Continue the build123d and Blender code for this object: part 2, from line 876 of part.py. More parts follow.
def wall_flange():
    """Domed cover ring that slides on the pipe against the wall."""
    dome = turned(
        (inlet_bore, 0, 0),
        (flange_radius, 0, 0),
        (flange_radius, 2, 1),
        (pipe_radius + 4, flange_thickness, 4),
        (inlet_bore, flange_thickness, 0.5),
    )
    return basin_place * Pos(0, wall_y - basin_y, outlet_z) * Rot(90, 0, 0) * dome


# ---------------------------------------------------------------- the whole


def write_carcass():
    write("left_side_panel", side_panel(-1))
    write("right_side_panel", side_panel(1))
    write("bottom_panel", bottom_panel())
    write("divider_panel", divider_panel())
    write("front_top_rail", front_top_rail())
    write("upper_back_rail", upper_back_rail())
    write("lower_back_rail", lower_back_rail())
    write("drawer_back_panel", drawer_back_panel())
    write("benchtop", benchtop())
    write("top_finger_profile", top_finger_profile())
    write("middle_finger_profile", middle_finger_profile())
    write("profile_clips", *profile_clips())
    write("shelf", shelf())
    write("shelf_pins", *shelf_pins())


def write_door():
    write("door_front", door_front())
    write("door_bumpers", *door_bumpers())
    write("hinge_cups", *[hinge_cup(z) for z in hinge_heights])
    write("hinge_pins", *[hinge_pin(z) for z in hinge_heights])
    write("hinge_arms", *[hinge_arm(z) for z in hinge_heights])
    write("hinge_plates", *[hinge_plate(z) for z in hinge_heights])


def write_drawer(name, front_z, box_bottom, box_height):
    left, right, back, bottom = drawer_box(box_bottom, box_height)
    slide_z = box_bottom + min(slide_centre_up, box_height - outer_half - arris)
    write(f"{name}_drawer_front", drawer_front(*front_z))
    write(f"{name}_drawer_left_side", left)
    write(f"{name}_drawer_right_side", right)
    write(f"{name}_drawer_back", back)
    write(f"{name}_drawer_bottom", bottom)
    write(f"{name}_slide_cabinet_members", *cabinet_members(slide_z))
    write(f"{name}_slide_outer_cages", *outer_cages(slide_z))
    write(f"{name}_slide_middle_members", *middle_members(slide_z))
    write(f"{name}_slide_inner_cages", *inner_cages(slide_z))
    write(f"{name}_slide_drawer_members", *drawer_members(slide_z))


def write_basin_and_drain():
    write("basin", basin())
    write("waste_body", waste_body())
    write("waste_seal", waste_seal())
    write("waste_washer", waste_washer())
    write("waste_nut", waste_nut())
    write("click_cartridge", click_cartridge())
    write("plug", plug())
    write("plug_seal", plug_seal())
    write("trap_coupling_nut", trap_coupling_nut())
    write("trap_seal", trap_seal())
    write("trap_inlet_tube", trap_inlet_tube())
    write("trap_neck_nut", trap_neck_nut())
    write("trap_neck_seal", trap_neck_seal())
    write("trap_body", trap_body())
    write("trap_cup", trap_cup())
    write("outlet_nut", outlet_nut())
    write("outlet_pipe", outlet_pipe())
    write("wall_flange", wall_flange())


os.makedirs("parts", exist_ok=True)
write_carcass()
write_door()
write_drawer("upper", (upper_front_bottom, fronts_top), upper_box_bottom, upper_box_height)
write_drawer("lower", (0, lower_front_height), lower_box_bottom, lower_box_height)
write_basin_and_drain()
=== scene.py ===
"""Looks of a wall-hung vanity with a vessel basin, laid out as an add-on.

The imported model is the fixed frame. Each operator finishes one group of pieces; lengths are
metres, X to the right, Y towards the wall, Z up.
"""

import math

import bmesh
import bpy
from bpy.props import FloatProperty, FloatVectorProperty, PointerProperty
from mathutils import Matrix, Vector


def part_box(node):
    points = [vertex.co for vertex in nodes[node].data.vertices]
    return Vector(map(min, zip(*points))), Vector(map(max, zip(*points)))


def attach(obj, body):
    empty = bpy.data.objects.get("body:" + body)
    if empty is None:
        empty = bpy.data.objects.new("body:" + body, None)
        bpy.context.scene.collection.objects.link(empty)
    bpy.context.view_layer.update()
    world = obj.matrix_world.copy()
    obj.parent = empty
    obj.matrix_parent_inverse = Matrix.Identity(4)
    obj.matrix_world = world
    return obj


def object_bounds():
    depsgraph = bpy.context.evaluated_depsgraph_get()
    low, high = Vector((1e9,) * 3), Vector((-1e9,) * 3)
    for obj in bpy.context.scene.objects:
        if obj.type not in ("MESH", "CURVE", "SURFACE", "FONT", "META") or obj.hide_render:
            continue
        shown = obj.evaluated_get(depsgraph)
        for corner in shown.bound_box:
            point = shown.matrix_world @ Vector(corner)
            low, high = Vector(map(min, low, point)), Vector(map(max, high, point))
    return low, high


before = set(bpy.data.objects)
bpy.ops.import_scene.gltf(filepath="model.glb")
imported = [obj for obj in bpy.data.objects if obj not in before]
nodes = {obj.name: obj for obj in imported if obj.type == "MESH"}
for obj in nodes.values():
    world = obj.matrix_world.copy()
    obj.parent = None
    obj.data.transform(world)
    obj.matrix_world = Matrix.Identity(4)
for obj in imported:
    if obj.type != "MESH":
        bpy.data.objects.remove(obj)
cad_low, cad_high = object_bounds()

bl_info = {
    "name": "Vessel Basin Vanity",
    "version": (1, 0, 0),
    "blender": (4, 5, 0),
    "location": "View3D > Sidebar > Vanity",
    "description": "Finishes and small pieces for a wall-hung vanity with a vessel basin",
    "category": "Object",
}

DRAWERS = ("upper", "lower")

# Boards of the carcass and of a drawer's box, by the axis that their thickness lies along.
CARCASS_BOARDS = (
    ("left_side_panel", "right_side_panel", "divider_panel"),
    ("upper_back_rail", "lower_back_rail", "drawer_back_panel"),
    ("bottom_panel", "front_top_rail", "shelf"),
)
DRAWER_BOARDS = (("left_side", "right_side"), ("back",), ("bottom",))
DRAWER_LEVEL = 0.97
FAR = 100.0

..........

◆ STATED GOAL
In the listing above, find the line with "obj.parent = None" and the line with "cad_low, cad_high = object_bounds()", then print exactly those two lines and every line between them, and nothing more.

◆ OUTPUT OF THE EXERCISE
    obj.parent = None
    obj.data.transform(world)
    obj.matrix_world = Matrix.Identity(4)
for obj in imported:
    if obj.type != "MESH":
        bpy.data.objects.remove(obj)
cad_low, cad_high = object_bounds()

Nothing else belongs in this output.